Population «intestable» Jusque-là, cette population était souvent considérée comme «intestable». Les informations sur leurs besoins et leurs préférences dans le but de leur fournir une assistance personnalisée ne pouvaient être collectées que de manière indirecte par les parents, les éducateurs/trices ou encore les soignant-es et sur la base de questionnaires mesurant certains comportements en termes de fréquence («jamais» vs «systématiquement») ou d’intensité («pas du tout» vs «énormément»).
Il reste toutefois un indice comportemental qui est fréquemment préservé chez les individus polyhandicapés: le regard. D’où l’idée d’appliquer sur eux l’oculométrie, une technique utilisée depuis de nombreuses années pour évaluer les compétences des bébés, qui ne sont pas encore en capacité de parler et ne disposent pas encore de motricité fine.

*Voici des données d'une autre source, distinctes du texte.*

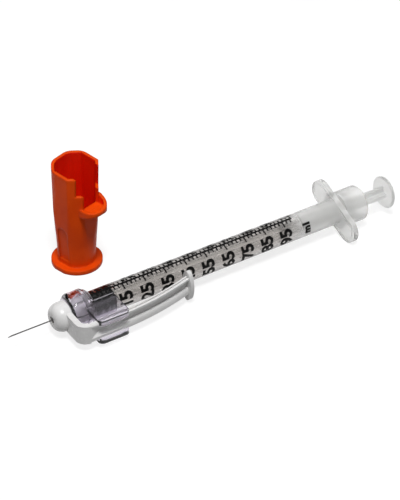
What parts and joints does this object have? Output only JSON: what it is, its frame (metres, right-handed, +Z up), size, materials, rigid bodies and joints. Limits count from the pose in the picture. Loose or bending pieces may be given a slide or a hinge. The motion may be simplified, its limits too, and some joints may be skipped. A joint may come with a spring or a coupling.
{
  "type": "insulin syringe",
  "caption": "One-millilitre insulin syringe with a fixed fine needle, a sliding needle guard on a clear collar, a cross-ribbed plunger, and its needle shield standing beside it.",
  "frame": {"origin": "on the table, below the middle of the box round the syringe and its shield", "axes": "+X along the syringe from the needle to the thumb disc, +Z up; the guard's arm is on the -Y side and the shield on the +Y side"},
  "size_m": [0.1098, 0.0392, 0.0287],
  "materials": {
    "barrel_plastic": "translucent polypropylene with a black printed scale",
    "needle_steel": "polished and siliconised",
    "adhesive": "cured clear epoxy",
    "collar_plastic": "clear, smooth",
    "guard_plastic": "smooth moulded, white",
    "plunger_plastic": "translucent, natural white",
    "stopper_rubber": "smooth, siliconised",
    "shield_plastic": "slightly translucent, satin"
  },
  "bodies": {
    "barrel_body": {"barrel": "barrel_plastic", "needle": "needle_steel", "needle_adhesive": "adhesive", "guard_collar": "collar_plastic"},
    "plunger_body": {"plunger_rod": "plunger_plastic", "stopper": "stopper_rubber"},
    "guard_body": {"needle_guard": "guard_plastic"},
    "shield_body": {"needle_shield": "shield_plastic"}
  },
  "joints": [
    {"name": "plunger_slide", "type": "slide", "parent": "barrel_body", "child": "plunger_body", "axis": [0.9999, 0, 0.0119], "range_m": [0, 0.0577]},
    {"name": "guard_slide", "type": "slide", "parent": "barrel_body", "child": "guard_body", "axis": [-0.9999, 0, -0.0119], "range_m": [0, 0.014]},
    {"name": "shield_lift", "type": "slide", "parent": "barrel_body", "child": "shield_body", "axis": [0, 0, 1], "range_m": [0, 0.06]}
  ]
}
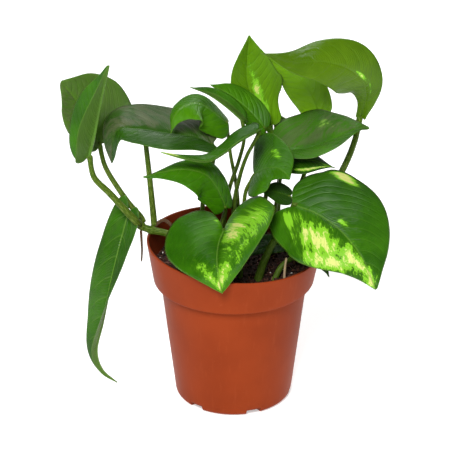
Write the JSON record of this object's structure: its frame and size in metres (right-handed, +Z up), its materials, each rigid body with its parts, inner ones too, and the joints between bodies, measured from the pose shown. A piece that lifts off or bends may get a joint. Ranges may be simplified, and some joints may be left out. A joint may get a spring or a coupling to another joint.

À la demande de l’institut médico-éducatif La Clé des Champs, basé à Saint-Cergues en France, l’équipe d’Édouard Gentaz a testé un groupe de neuf enfants et adolescent-es âgé-es de 6 à 16 ans en situation de polyhandicap grave et a enregistré les mouvements oculaires en réponse à différents stimuli visuels.

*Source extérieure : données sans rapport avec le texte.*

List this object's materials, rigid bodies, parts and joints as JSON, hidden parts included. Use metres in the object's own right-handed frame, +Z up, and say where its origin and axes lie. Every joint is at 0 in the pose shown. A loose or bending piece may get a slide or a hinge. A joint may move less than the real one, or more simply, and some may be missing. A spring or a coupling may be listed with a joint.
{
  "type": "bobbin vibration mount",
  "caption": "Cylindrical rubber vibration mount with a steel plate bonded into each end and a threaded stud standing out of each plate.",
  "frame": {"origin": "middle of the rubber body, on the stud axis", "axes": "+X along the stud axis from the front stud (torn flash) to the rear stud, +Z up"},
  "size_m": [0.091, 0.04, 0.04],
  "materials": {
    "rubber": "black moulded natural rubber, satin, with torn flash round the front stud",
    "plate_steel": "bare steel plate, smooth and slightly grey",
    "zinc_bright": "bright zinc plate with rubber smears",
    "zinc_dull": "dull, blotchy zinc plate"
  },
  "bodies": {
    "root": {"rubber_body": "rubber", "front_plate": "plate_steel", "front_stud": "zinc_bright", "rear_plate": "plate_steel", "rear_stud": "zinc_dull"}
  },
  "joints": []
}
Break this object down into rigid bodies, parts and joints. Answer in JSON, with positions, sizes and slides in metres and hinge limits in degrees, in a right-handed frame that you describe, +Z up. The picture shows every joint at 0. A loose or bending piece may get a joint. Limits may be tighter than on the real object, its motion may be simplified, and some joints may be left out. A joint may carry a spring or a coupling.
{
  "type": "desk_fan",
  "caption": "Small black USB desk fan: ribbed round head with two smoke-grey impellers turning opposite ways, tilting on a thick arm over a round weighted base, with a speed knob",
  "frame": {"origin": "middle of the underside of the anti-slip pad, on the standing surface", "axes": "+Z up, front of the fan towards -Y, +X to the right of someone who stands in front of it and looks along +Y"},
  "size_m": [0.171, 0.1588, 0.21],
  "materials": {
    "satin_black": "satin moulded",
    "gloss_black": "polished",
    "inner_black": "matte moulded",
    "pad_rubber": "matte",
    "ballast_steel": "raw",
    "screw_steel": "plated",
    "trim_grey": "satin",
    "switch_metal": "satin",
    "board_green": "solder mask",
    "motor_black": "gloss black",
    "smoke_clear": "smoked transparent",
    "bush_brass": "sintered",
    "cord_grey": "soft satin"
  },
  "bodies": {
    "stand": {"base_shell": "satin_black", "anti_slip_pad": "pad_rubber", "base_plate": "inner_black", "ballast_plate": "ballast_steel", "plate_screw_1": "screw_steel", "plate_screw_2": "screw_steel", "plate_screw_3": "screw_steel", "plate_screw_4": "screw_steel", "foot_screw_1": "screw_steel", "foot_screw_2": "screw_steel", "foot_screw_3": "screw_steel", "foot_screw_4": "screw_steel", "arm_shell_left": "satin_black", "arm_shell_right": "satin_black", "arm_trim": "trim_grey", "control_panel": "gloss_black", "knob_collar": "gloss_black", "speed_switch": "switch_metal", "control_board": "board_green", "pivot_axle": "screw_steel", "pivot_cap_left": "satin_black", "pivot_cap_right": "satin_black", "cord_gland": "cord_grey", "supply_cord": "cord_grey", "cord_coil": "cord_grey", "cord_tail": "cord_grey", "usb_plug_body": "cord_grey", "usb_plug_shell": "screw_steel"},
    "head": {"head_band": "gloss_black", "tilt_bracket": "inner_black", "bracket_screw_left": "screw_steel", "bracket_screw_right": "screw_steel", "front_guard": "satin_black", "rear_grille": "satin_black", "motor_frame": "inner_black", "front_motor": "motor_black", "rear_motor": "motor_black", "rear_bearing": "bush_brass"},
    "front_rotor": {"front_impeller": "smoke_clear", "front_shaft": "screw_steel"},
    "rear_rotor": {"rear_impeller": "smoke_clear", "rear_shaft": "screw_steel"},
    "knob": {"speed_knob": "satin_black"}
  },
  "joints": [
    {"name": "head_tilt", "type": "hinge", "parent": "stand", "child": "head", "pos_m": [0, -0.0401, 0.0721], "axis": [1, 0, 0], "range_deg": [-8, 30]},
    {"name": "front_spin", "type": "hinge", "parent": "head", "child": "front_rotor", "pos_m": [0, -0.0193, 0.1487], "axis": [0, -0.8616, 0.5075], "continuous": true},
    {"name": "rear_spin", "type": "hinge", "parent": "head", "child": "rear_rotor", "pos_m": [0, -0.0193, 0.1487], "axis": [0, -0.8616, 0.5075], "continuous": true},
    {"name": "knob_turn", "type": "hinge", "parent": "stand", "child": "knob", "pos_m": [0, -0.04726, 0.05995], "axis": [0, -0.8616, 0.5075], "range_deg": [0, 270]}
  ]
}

Plusieurs paires d’images et de scènes ont été soumises à ces enfants afin d’évaluer six compétences visuelles différentes: des mouvements biologiques ou non biologiques, des scènes socialement saillantes ou non sociales, des zones faciales montrant les yeux ou la bouche, des émotions de joie ou de colère, des objets d’attention partagée ou non et des comportements pro-sociaux ou anti-sociaux. Les scientifiques ont comparé le temps passé par les regards de chaque participant-e sur chacune des images. Ils ont ensuite comparé ces résultats avec ceux d’un groupe témoin composé de 32 enfants de 2 ans ne souffrant pas de polyhandicap.

Dispositif fiable

«Grâce à l’eye-tracking, nous avons observé que ces enfants étaient sensibles à ce qu’ils voyaient et que chacun-e manifestait des préférences visuelles propres, indique Thalia Cavadini, assistante-doctorante au sein de la Faculté de psychologie et sciences de l’éducation et première auteure de l’étude. Cette méthode nous a permis de mettre en évidence des compétences individuelles insoupçonnées chez chacun-e des neuf enfants testé-es, comme la capacité à s’orienter préférentiellement vers des stimuli humains et socialement saillants ou la capacité à diriger son attention vers l’objet qu’une autre personne est en train de regarder. Cette découverte ouvre la voie à des dispositifs de stimulation et de prise en charge personnalisés, pour autant que la capacité de regarder soit préservée, ce qui n’est pas le cas chez toutes les personnes en situation de polyhandicap.»
Grâce à ces travaux, l’«eye-tracking» fait désormais figure de dispositif fiable pour l’évaluation de certaines compétences perceptives et socio-émotionnelles des personnes polyhandicapées, tout en tenant compte de leurs particularités individuelles. Sur la base de ces recherches, des serious games – soit des jeux vidéo à visée pédagogique ou communicationnelle – adaptés à chaque enfant testé-e sont également en cours de développement. L’objectif, à terme, serait d’établir une communication plus fluide avec cette population.